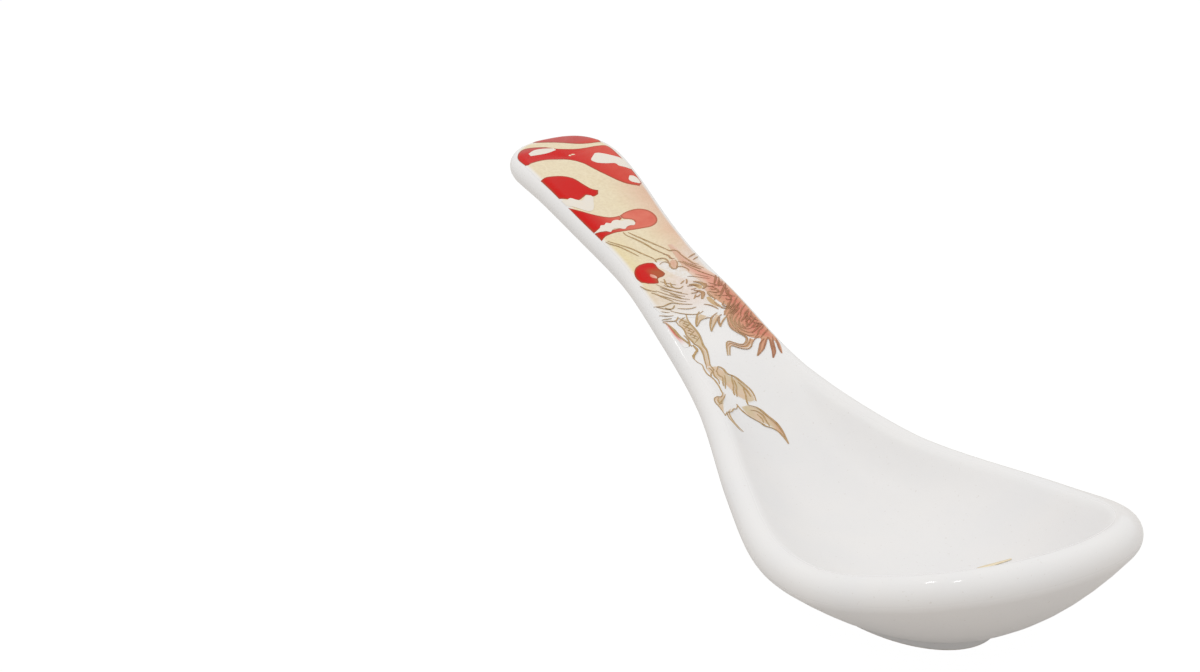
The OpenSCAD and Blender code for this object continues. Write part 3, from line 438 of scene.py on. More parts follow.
# A bundle of strands is [layer, share of the line width, how many, first strand, last strand].
HANDLE_STRAND_SHARES = [
    [2, 0.65, 4,
        [[0.612, -0.6], [0.628, -0.42], [0.645, -0.2], [0.655, -0.02]],
        [[0.64, -0.78], [0.654, -0.55], [0.668, -0.32], [0.676, -0.1]]],
    [2, 0.65, 3,
        [[0.604, -0.44], [0.612, -0.3], [0.622, -0.12]],
        [[0.622, -0.56], [0.634, -0.38], [0.646, -0.12]]],
    [2, 0.65, 3,
        [[0.674, -0.95], [0.684, -0.82], [0.69, -0.66]],
        [[0.694, -1], [0.704, -0.86], [0.705, -0.7]]],
    [2, 0.65, 3,
        [[0.606, 0.3], [0.61, 0.42], [0.62, 0.56], [0.632, 0.72]],
        [[0.6, 0.62], [0.612, 0.72], [0.625, 0.82], [0.636, 0.92]]],
    [2, 0.65, 3,
        [[0.56, 0.5], [0.58, 0.66], [0.6, 0.82]],
        [[0.572, 0.48], [0.596, 0.62], [0.618, 0.76]]],
    [2, 0.8, 3,
        [[0.63, 0.98], [0.645, 0.86], [0.655, 0.76]],
        [[0.65, 1], [0.662, 0.9], [0.672, 0.84]]],
    [2, 0.8, 4,
        [[0.694, 0.98], [0.706, 0.82], [0.718, 0.7], [0.727, 0.6]],
        [[0.73, 1], [0.737, 0.88], [0.743, 0.78], [0.752, 0.72]]],
    [2, 0.8, 3,
        [[0.708, 0.68], [0.715, 0.57], [0.722, 0.46], [0.73, 0.37]],
        [[0.724, 0.7], [0.73, 0.58], [0.736, 0.48], [0.744, 0.42]]],
    [2, 1, 4,
        [[0.632, 0.1], [0.633, 0.2], [0.637, 0.32]],
        [[0.664, 0.04], [0.666, 0.16], [0.66, 0.3]]],
    [3, 1, 4,
        [[0.626, 0.93], [0.638, 0.83], [0.65, 0.7]],
        [[0.67, 0.94], [0.68, 0.84], [0.694, 0.68]]],
    [3, 1, 4,
        [[0.7, 0.78], [0.709, 0.64], [0.717, 0.5]],
        [[0.723, 0.86], [0.731, 0.66], [0.738, 0.5]]],
    [3, 1.2, 5,
        [[0.738, 0.92], [0.748, 0.76], [0.757, 0.6]],
        [[0.775, 0.98], [0.783, 0.8], [0.79, 0.62]]],
    [3, 0.8, 4,
        [[0.645, 0.5], [0.652, 0.6], [0.655, 0.72]],
        [[0.672, 0.48], [0.68, 0.58], [0.681, 0.68]]],
    [1, 0.7, 7,
        [[0.712, -0.46], [0.716, -0.56], [0.724, -0.68]],
        [[0.768, -0.46], [0.773, -0.54], [0.78, -0.62]]],
    [1, 0.7, 6,
        [[0.713, -0.62], [0.721, -0.56], [0.73, -0.46]],
        [[0.762, -0.66], [0.768, -0.57], [0.777, -0.49]]],
]
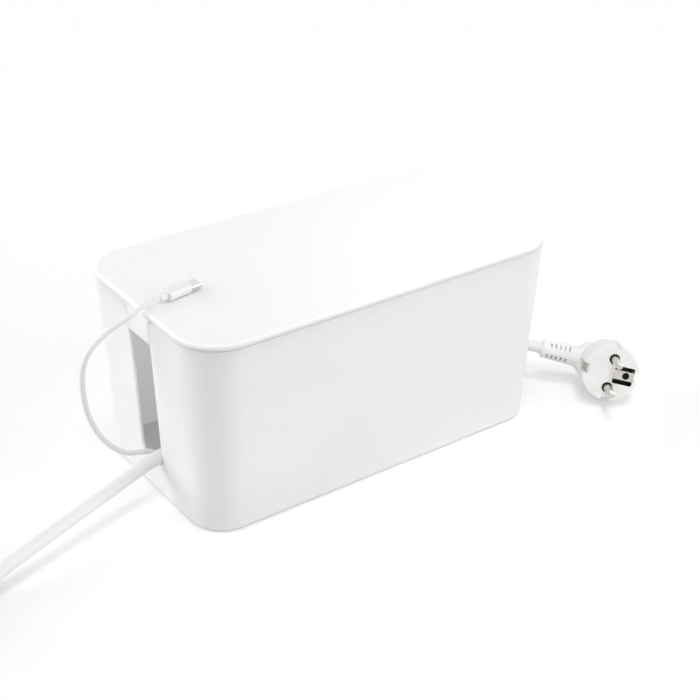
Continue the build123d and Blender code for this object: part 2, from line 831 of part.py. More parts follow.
with BuildPart() as strip_boot:
    with BuildSketch(Plane.YZ.offset(boot_root)):
        with Locations((strip_y, strip_cord_height)):
            Circle(strip_boot_radius)
    with BuildSketch(Plane.YZ.offset(boot_root + strip_boot_length)):
        with Locations((strip_y, strip_cord_height)):
            Circle(strip_boot_end_radius)
    loft()
    with BuildSketch(Plane.YZ.offset(boot_root)):
        with Locations((strip_y, strip_cord_height)):
            Circle(boot_bore - strip_boot_gap)
    extrude(amount=-strip_wall - 2 * strip_boot_gap)
    with BuildSketch(Plane.YZ.offset(boot_root - strip_wall - 2 * strip_boot_gap)):
        with Locations((strip_y, strip_cord_height)):
            Circle(strip_boot_flange)
    extrude(amount=-strip_boot_flange_thickness)
save(strip_boot.part, "strip_boot")


# ---------------------------------------------------------------- cords
def bend_radii(points):
    """Each bend takes 0.45 of its shorter run, so neighbouring bends never meet."""
    radii = []
    for before, corner, after in zip(points, points[1:], points[2:]):
        run_in = Vector(*corner) - Vector(*before)
        run_out = Vector(*after) - Vector(*corner)
        half_turn = radians(run_in.get_angle(run_out) / 2)
        radii.append(0.45 * min(run_in.length, run_out.length) / tan(half_turn))
    return radii


def cord_tube(points, diameter, name, radii=None):
    radii = radii or bend_radii(points)
    with BuildPart() as tube:
        with BuildLine() as route:
            FilletPolyline(*points, radius=radii)
        with BuildSketch(Plane(origin=points[0], z_dir=Vector(*points[1]) - Vector(*points[0]))):
            Circle(diameter / 2)
        sweep(path=route.wires()[0])
    save(tube.part, name)
    expected = pi * diameter**2 / 4 * route.wires()[0].length
    tightest = min(radii)
    print(
        f"{name}: length {route.wires()[0].length:.0f}, tightest bend {tightest:.1f}"
        f" ({tightest / diameter:.1f} diameters), volume ratio {tube.part.volume / expected:.3f}"
    )
    print("   bends", [round(radius) for radius in radii])


def tie_band(plane, inside_width, inside_height, name):
    """A flat band round a bundle, its opening drawn in the plane and its width across it."""
    outside_width = inside_width + 2 * tie_thickness
    outside_height = inside_height + 2 * tie_thickness
    with BuildPart() as band:
        with BuildSketch(plane):
            RectangleRounded(outside_width, outside_height, 2 * tie_thickness)
            RectangleRounded(inside_width, inside_height, tie_thickness, mode=Mode.SUBTRACT)
        extrude(amount=tie_width / 2, both=True)
    save(band.part, name)


hank_base = inner_floor + tie_thickness
hank_half = mains_cord / 2 + bundle_slack
hank_height = (hank_layers - 1) * hank_pitch + 2 * hank_half

cord_tube([(strip_lead_start_x, strip_y, strip_cord_height), *turn_route], mains_cord, "strip_lead_turn")

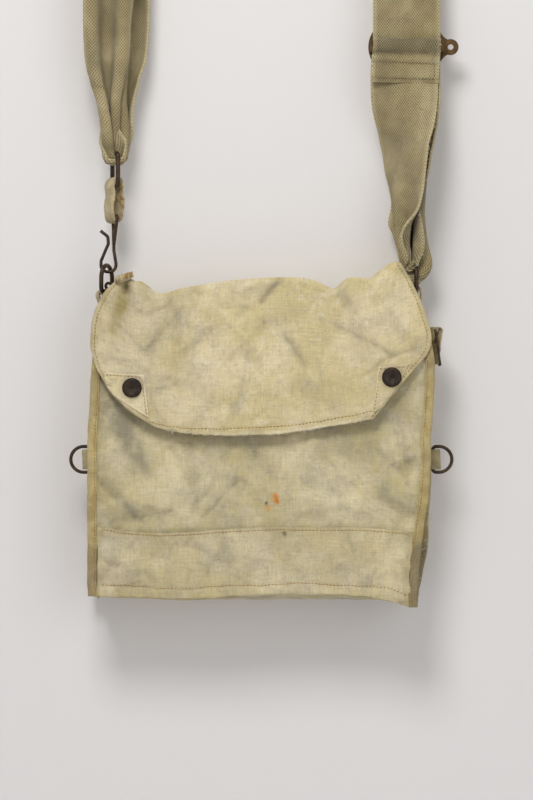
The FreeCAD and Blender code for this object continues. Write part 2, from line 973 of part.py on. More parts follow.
------------------------
Your task => All of the entries must be written out exactly as they stand.

Result below =>
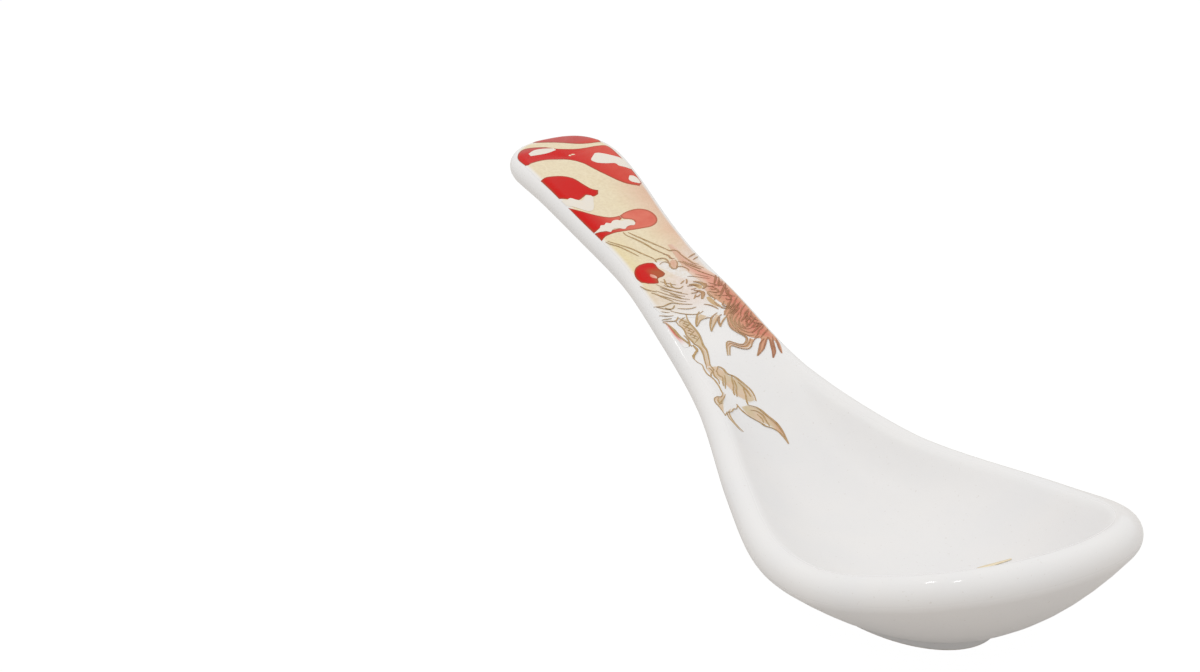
The OpenSCAD and Blender code for this object continues. Write part 3, from line 438 of scene.py on. More parts follow.
# A bundle of strands is [layer, share of the line width, how many, first strand, last strand].
HANDLE_STRAND_SHARES = [
    [2, 0.65, 4,
        [[0.612, -0.6], [0.628, -0.42], [0.645, -0.2], [0.655, -0.02]],
        [[0.64, -0.78], [0.654, -0.55], [0.668, -0.32], [0.676, -0.1]]],
    [2, 0.65, 3,
        [[0.604, -0.44], [0.612, -0.3], [0.622, -0.12]],
        [[0.622, -0.56], [0.634, -0.38], [0.646, -0.12]]],
    [2, 0.65, 3,
        [[0.674, -0.95], [0.684, -0.82], [0.69, -0.66]],
        [[0.694, -1], [0.704, -0.86], [0.705, -0.7]]],
    [2, 0.65, 3,
        [[0.606, 0.3], [0.61, 0.42], [0.62, 0.56], [0.632, 0.72]],
        [[0.6, 0.62], [0.612, 0.72], [0.625, 0.82], [0.636, 0.92]]],
    [2, 0.65, 3,
        [[0.56, 0.5], [0.58, 0.66], [0.6, 0.82]],
        [[0.572, 0.48], [0.596, 0.62], [0.618, 0.76]]],
    [2, 0.8, 3,
        [[0.63, 0.98], [0.645, 0.86], [0.655, 0.76]],
        [[0.65, 1], [0.662, 0.9], [0.672, 0.84]]],
    [2, 0.8, 4,
        [[0.694, 0.98], [0.706, 0.82], [0.718, 0.7], [0.727, 0.6]],
        [[0.73, 1], [0.737, 0.88], [0.743, 0.78], [0.752, 0.72]]],
    [2, 0.8, 3,
        [[0.708, 0.68], [0.715, 0.57], [0.722, 0.46], [0.73, 0.37]],
        [[0.724, 0.7], [0.73, 0.58], [0.736, 0.48], [0.744, 0.42]]],
    [2, 1, 4,
        [[0.632, 0.1], [0.633, 0.2], [0.637, 0.32]],
        [[0.664, 0.04], [0.666, 0.16], [0.66, 0.3]]],
    [3, 1, 4,
        [[0.626, 0.93], [0.638, 0.83], [0.65, 0.7]],
        [[0.67, 0.94], [0.68, 0.84], [0.694, 0.68]]],
    [3, 1, 4,
        [[0.7, 0.78], [0.709, 0.64], [0.717, 0.5]],
        [[0.723, 0.86], [0.731, 0.66], [0.738, 0.5]]],
    [3, 1.2, 5,
        [[0.738, 0.92], [0.748, 0.76], [0.757, 0.6]],
        [[0.775, 0.98], [0.783, 0.8], [0.79, 0.62]]],
    [3, 0.8, 4,
        [[0.645, 0.5], [0.652, 0.6], [0.655, 0.72]],
        [[0.672, 0.48], [0.68, 0.58], [0.681, 0.68]]],
    [1, 0.7, 7,
        [[0.712, -0.46], [0.716, -0.56], [0.724, -0.68]],
        [[0.768, -0.46], [0.773, -0.54], [0.78, -0.62]]],
    [1, 0.7, 6,
        [[0.713, -0.62], [0.721, -0.56], [0.73, -0.46]],
        [[0.762, -0.66], [0.768, -0.57], [0.777, -0.49]]],
]
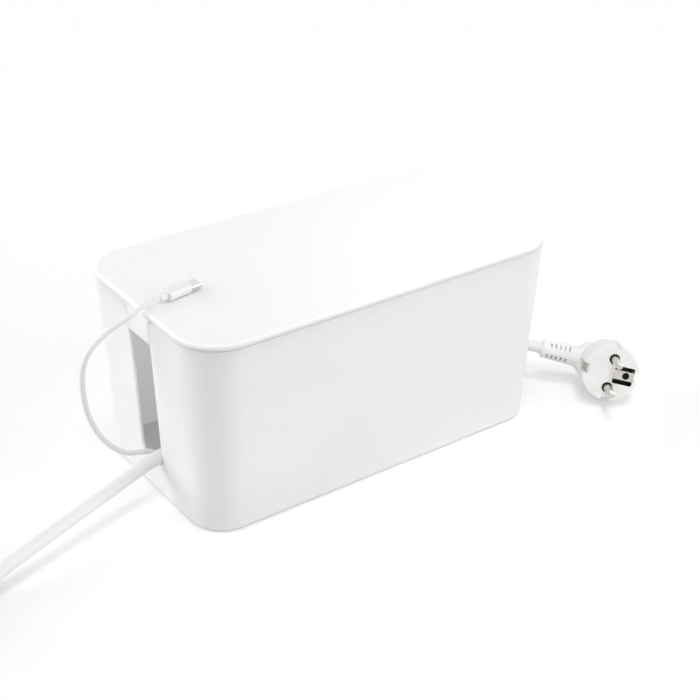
Continue the build123d and Blender code for this object: part 2, from line 831 of part.py. More parts follow.
with BuildPart() as strip_boot:
    with BuildSketch(Plane.YZ.offset(boot_root)):
        with Locations((strip_y, strip_cord_height)):
            Circle(strip_boot_radius)
    with BuildSketch(Plane.YZ.offset(boot_root + strip_boot_length)):
        with Locations((strip_y, strip_cord_height)):
            Circle(strip_boot_end_radius)
    loft()
    with BuildSketch(Plane.YZ.offset(boot_root)):
        with Locations((strip_y, strip_cord_height)):
            Circle(boot_bore - strip_boot_gap)
    extrude(amount=-strip_wall - 2 * strip_boot_gap)
    with BuildSketch(Plane.YZ.offset(boot_root - strip_wall - 2 * strip_boot_gap)):
        with Locations((strip_y, strip_cord_height)):
            Circle(strip_boot_flange)
    extrude(amount=-strip_boot_flange_thickness)
save(strip_boot.part, "strip_boot")


# ---------------------------------------------------------------- cords
def bend_radii(points):
    """Each bend takes 0.45 of its shorter run, so neighbouring bends never meet."""
    radii = []
    for before, corner, after in zip(points, points[1:], points[2:]):
        run_in = Vector(*corner) - Vector(*before)
        run_out = Vector(*after) - Vector(*corner)
        half_turn = radians(run_in.get_angle(run_out) / 2)
        radii.append(0.45 * min(run_in.length, run_out.length) / tan(half_turn))
    return radii


def cord_tube(points, diameter, name, radii=None):
    radii = radii or bend_radii(points)
    with BuildPart() as tube:
        with BuildLine() as route:
            FilletPolyline(*points, radius=radii)
        with BuildSketch(Plane(origin=points[0], z_dir=Vector(*points[1]) - Vector(*points[0]))):
            Circle(diameter / 2)
        sweep(path=route.wires()[0])
    save(tube.part, name)
    expected = pi * diameter**2 / 4 * route.wires()[0].length
    tightest = min(radii)
    print(
        f"{name}: length {route.wires()[0].length:.0f}, tightest bend {tightest:.1f}"
        f" ({tightest / diameter:.1f} diameters), volume ratio {tube.part.volume / expected:.3f}"
    )
    print("   bends", [round(radius) for radius in radii])


def tie_band(plane, inside_width, inside_height, name):
    """A flat band round a bundle, its opening drawn in the plane and its width across it."""
    outside_width = inside_width + 2 * tie_thickness
    outside_height = inside_height + 2 * tie_thickness
    with BuildPart() as band:
        with BuildSketch(plane):
            RectangleRounded(outside_width, outside_height, 2 * tie_thickness)
            RectangleRounded(inside_width, inside_height, tie_thickness, mode=Mode.SUBTRACT)
        extrude(amount=tie_width / 2, both=True)
    save(band.part, name)


hank_base = inner_floor + tie_thickness
hank_half = mains_cord / 2 + bundle_slack
hank_height = (hank_layers - 1) * hank_pitch + 2 * hank_half

cord_tube([(strip_lead_start_x, strip_y, strip_cord_height), *turn_route], mains_cord, "strip_lead_turn")

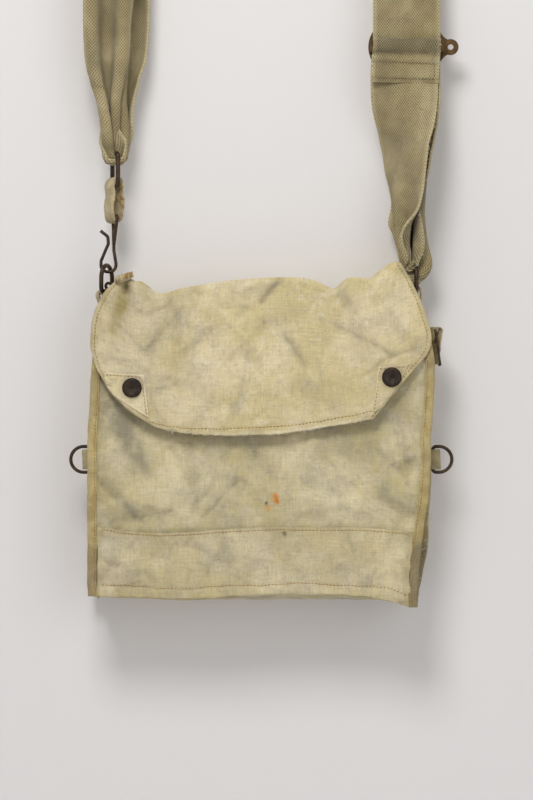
The FreeCAD and Blender code for this object continues. Write part 2, from line 973 of part.py on. More parts follow.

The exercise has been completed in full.